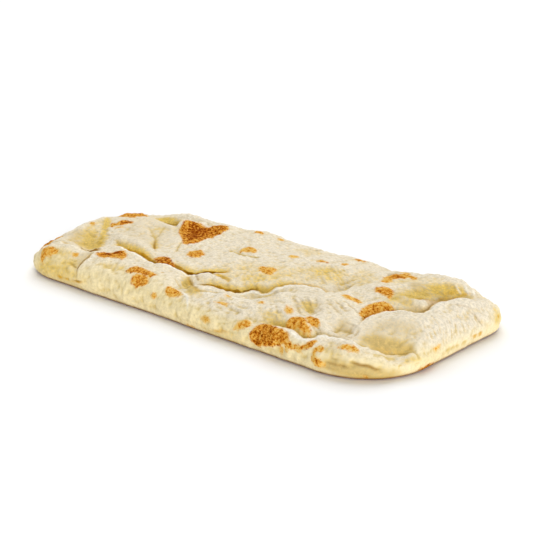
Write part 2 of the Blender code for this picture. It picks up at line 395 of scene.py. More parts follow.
def laid_flat(x, y, z):
    """The plan with the rolled side laid flat around it."""
    inset = inset_from_outline(x, y)
    east, north = outward(x, y)
    is_under = z < EQUATOR - TINY
    top_angle = np.arccos(1.0 - np.clip(inset / SHOULDER, 0.0, 1.0))
    whole = side_length(SHOULDER, THICKNESS - EQUATOR, np.pi / 2)
    above = side_length(SHOULDER, THICKNESS - EQUATOR, top_angle)
    under_angle = np.arcsin(np.clip(1.0 - z / EQUATOR, 0.0, 1.0))
    below = side_length(UNDERCUT, EQUATOR, under_angle)
    reach = np.where(is_under, whole + below, whole - above) - np.maximum(SHOULDER - inset, 0.0)
    return x + east * reach, y + north * reach


def push_outline(x, y):
    """Makes the outline uneven, then puts the origin back under the middle."""
    moved_x = x.copy()
    moved_y = y.copy()
    for bulge in BULGES:
        push = bulge.push * np.exp(-(np.hypot(x - bulge.x, y - bulge.y) ** 2) / bulge.reach**2)
        moved_x += push * np.cos(np.radians(bulge.turn))
        moved_y += push * np.sin(np.radians(bulge.turn))
    moved_x -= (moved_x.max() + moved_x.min()) / 2
    moved_y -= (moved_y.max() + moved_y.min()) / 2
    return moved_x, moved_y


def read_vectors(source, name):
    """One vector of each vertex as a row: its place or its normal."""
    values = np.zeros(len(source) * 3, np.float32)
    source.foreach_get(name, values)
    return values.reshape(-1, 3).astype(float)


def write_vertices(mesh, points):
    mesh.vertices.foreach_set("co", points.astype(np.float32).ravel())
    mesh.update()


# ---- Fine relief and where the crust takes colour, on the plan with the sides laid flat ----

# Browned patch with an outline: rise of the blister under it, how dark it is baked, outline
# (anticlockwise, seen from above)
Blot = namedtuple("Blot", "rise bake outline")
# Small round browned patch: centre, half sizes, turn in degrees, rise, how dark
Toast = namedtuple("Toast", "x y along across turn rise bake")
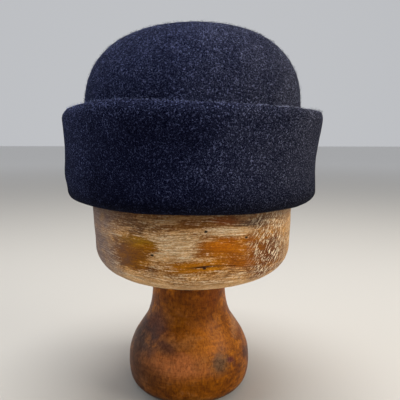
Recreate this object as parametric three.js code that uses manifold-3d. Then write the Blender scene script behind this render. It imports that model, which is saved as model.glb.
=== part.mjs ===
// A felt hat with a domed crown and a deep turned-up cuff, on an oval wooden block with a turned foot.
// Millimetres, +Z up, the hat's front towards -Y. The origin is on the surface under the middle of the hat.
import * as THREE from 'three';
import { mergeVertices } from 'three/addons/utils/BufferGeometryUtils.js';
import Module from 'manifold-3d';

// ---------------------------------------------------------------- driving sizes
const FELT = 2.6; // thickness of the felt
const GAP = 0.6; // clearance between the felt and the block, and round the peg
const SEAT_GAP = 0.4; // clearance between the block's underside and the foot

const CROWN = {
  halfWidth: 88.8, // outside, across the hat
  halfDepth: 103, // outside, front to back
  top: 304.4,
  domeStart: 217.3, // where the upright side begins to round over
  heightPower: 3.46, // higher keeps the side upright for longer
  widthPower: 2.3, // higher makes the top flatter
  baseShift: -0.5, // the crown's middle at the fold, along X
  lean: 3.9, // how far the top leans towards +X
};

const CUFF = {
  halfWidth: 102.3, // outside, at the waist
  halfDepth: 120.8,
  shift: -0.4, // the cuff's middle along X
  foldBottom: 168,
  foldTilt: 0.7, // the fold is this much lower at +X and higher at -X
};

// Height of the upper edge round the hat, evenly spaced from -X, by way of the front or the back, to +X.
const LIP_HEIGHTS = [237.2, 237.8, 239.3, 237.2, 235.6, 236.0, 236.4];

// How far the cuff swells outwards from its waist, evenly spaced from the fold, first, to the lip, last.
const CUFF_SWELL = [
  { left: -0.6, right: 0.5 },
  { left: 1.1, right: 0.1 },
  { left: 0.5, right: 0.0 },
  { left: 0.2, right: 1.2 },
  { left: 1.0, right: 3.2 },
  { left: 2.0, right: 4.4 },
];
const CURL = { start: 0.9, left: 3.4, right: 1.4 }; // the last of the cuff curls inwards by this much

const BLOCK = {
  bottom: 109.9,
  edgeRadius: 19.5, // the rounded lower edge
  lowerHalfWidth: 82.1,
  lowerHalfDepth: 97.6,
  lowerShift: 0.1, // the middle of its lower part along X
};

const PEG = { radius: 12, height: 40 }; // the foot's peg inside the block
const FOOT_AXIS_X = -3.1; // the foot stands a little off the hat's middle
const FOOT_EDGE = { radius: 13, contactRadius: 39.6 }; // the rounded edge round the underside

// The turned outline above the rounded edge, from the bulb up to the neck. The last row meets the block.
const FOOT_OUTLINE = [
  { radius: 52.9, z: 13 },
  { radius: 53.5, z: 21 },
  { radius: 52.7, z: 32 },
  { radius: 48.9, z: 43 },
  { radius: 42.9, z: 53 },
  { radius: 36.7, z: 63 },
  { radius: 33.3, z: 74 },
  { radius: 32.0, z: 85 },
  { radius: 31.6, z: 97 },
  { radius: 32.0, z: BLOCK.bottom - SEAT_GAP },
];

// Steps of the faceted surfaces.
const STEPS = { hatAround: 52, dome: 11, side: 3, fold: 6, cuff: 10, lip: 3, edge: 5 };
const WOOD_STEPS = { blockAround: 40, footAround: 32 };

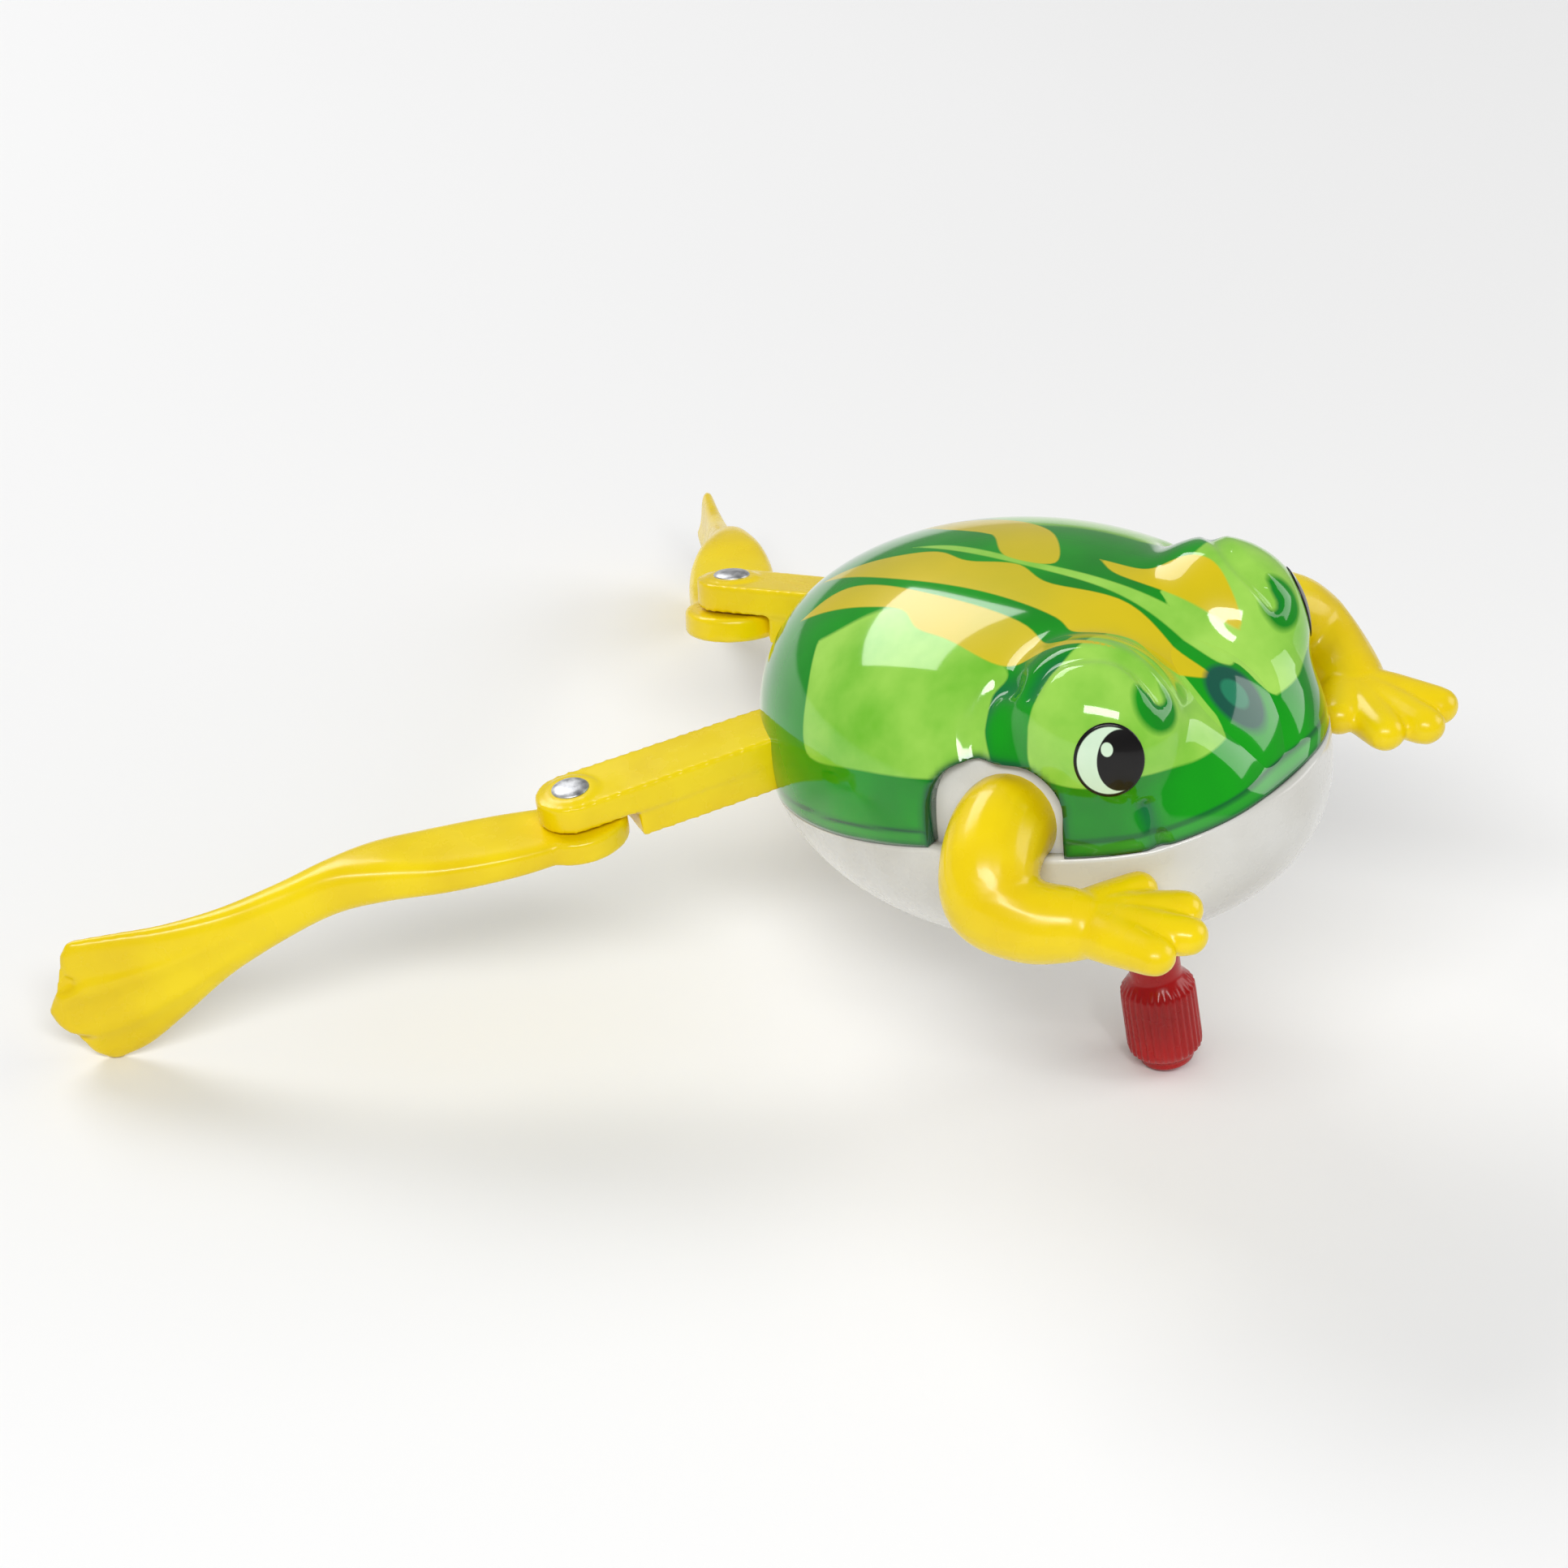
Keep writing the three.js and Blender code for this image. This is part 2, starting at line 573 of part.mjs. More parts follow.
// One arm with its webbed hand, drawn for the left side about the shoulder's cross axis.
function armSolid() {
  const at = (x, y, z) => new THREE.Vector3(x, y, z);
  const path = new THREE.CatmullRomCurve3([
    at(19.2, -11, 3),
    at(23.2, -10.7, 2.2),
    at(26.8, -9.4, -0.6),
    at(27.9, -10.6, -4.0),
    at(27.2, -14.6, -5.2),
    at(26.0, -19.6, -4.6),
  ]);
  const section = new THREE.Shape();
  section.absarc(0, 0, ARM_RADIUS, 0, 2 * Math.PI);
  const tube = new THREE.ExtrudeGeometry(section, {
    steps: 8,
    curveSegments: 4,
    bevelEnabled: false,
    extrudePath: path,
  });
  let arm = solidOf(tube);

  arm = arm
    .add(acrossShoulder(17.5, 8.2, SHOULDER.radius))
    .add(acrossShoulder(SHOULDER_INNER_X + 0.5, 5, SHOULDER_JOURNAL_RADIUS));

  const wrist = at(25.6, -19.2, -4.4);
  const tips = [
    at(16.6, -23.8, -2.0),
    at(16.8, -29.4, -2.6),
    at(20.6, -32.2, -3.0),
    at(25.0, -31.0, -3.2),
  ];
  for (const tip of tips) {
    arm = arm.add(finger(wrist, tip, 3.0, 1.5));
  }
  const web = new THREE.Shape();
  web.moveTo(wrist.x + 2.4, wrist.y);
  web.lineTo(25.4, -28);
  web.lineTo(21.4, -29.6);
  web.lineTo(18.4, -27.4);
  web.lineTo(18.4, -23.6);
  web.lineTo(wrist.x - 2.4, wrist.y);
  return arm.add(prism(web, -4.4, -2.2));
}

// The snap ring that keeps the shoulder in its wall, on the journal inside the body.
function shoulderRing(side) {
  const { x, radius, thickness } = SHOULDER_RING;
  const bore = acrossShoulder(side * x, 4, SHOULDER_JOURNAL_RADIUS + RUNNING_GAP);
  return acrossShoulder(side * x, thickness, radius).subtract(bore);
}

// ---------------------------------------------------------------- winding knob and motor

function knobSolid() {
  const body = new THREE.Shape();
  const ribDepth = 0.3;
  for (let rib = 0; rib < KNOB_RIBS; rib += 1) {
    for (const [share, radius] of [
      [0, KNOB_RADIUS - ribDepth],
      [0.5, KNOB_RADIUS],
    ]) {
      const turn = (2 * Math.PI * (rib + share)) / KNOB_RIBS;
      const x = radius * Math.cos(turn);
      const y = WINDER_Y + radius * Math.sin(turn);
      if (rib === 0 && share === 0) body.moveTo(x, y);
      else body.lineTo(x, y);
    }
  }
  const lathe = (rows) => {
    const profile = rows.map(([radius, z]) => new THREE.Vector2(radius, z));
    const geometry = new THREE.LatheGeometry(profile, 16);
    geometry.rotateX(Math.PI / 2);
    return moved(geometry, 0, WINDER_Y, 0);
  };
  const outline = lathe([
    [0, KNOB_BOTTOM],
    [KNOB_END_RADIUS, KNOB_BOTTOM],
    [KNOB_END_RADIUS, KNOB_BOTTOM + 1],
    [KNOB_RADIUS + 0.1, KNOB_BOTTOM + 2],
    [KNOB_RADIUS + 0.1, -27.2],
    [KNOB_END_RADIUS, -25.6],
    [2.6, KNOB_TOP],
    [0, KNOB_TOP],
  ]);
  const core = lathe([
    [0, KNOB_BOTTOM],
    [KNOB_END_RADIUS, KNOB_BOTTOM],
    [KNOB_END_RADIUS, -25.6],
    [2.6, KNOB_TOP],
    [0, KNOB_TOP],
  ]);
  const bore = cylinder(
    0,
    WINDER_Y,
    KNOB_TOP - SHAFT_IN_KNOB - FIT_GAP,
    KNOB_TOP + 1,
    SHAFT_RADIUS + RUNNING_GAP,
    18,
  );
  return prism(body, KNOB_BOTTOM, -25.6).intersect(outline).add(core).subtract(bore);
}

// A spur gear with slim teeth, so that a pair has play at every angle.
function gear(x, y, teeth, bottom, top, phase = 0) {
  const pitchRadius = (teeth * TOOTH_MODULE) / 2;
  const root = pitchRadius - 0.62;
  const tip = pitchRadius + 0.42;
  const shape = new THREE.Shape();
  for (let tooth = 0; tooth < teeth; tooth += 1) {
    for (const [share, radius] of [
      [-0.3, root],
      [-0.09, tip],
      [0.09, tip],
      [0.3, root],
    ]) {
      const turn = (2 * Math.PI * (tooth + share + phase)) / teeth;
      const px = x + radius * Math.cos(turn);
      const py = y + radius * Math.sin(turn);
      if (tooth === 0 && share === -0.3) shape.moveTo(px, py);
      else shape.lineTo(px, py);
    }
  }
  return prism(shape, bottom, top);
}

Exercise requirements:
Which lines above run from the one containing "Recreate this object" down to the one containing "const SEAT_GAP = 0.4;"? Repeat exactly those, both ends included, and nothing else.

Response to this exercise:
Recreate this object as parametric three.js code that uses manifold-3d. Then write the Blender scene script behind this render. It imports that model, which is saved as model.glb.
=== part.mjs ===
// A felt hat with a domed crown and a deep turned-up cuff, on an oval wooden block with a turned foot.
// Millimetres, +Z up, the hat's front towards -Y. The origin is on the surface under the middle of the hat.
import * as THREE from 'three';
import { mergeVertices } from 'three/addons/utils/BufferGeometryUtils.js';
import Module from 'manifold-3d';

// ---------------------------------------------------------------- driving sizes
const FELT = 2.6; // thickness of the felt
const GAP = 0.6; // clearance between the felt and the block, and round the peg
const SEAT_GAP = 0.4; // clearance between the block's underside and the foot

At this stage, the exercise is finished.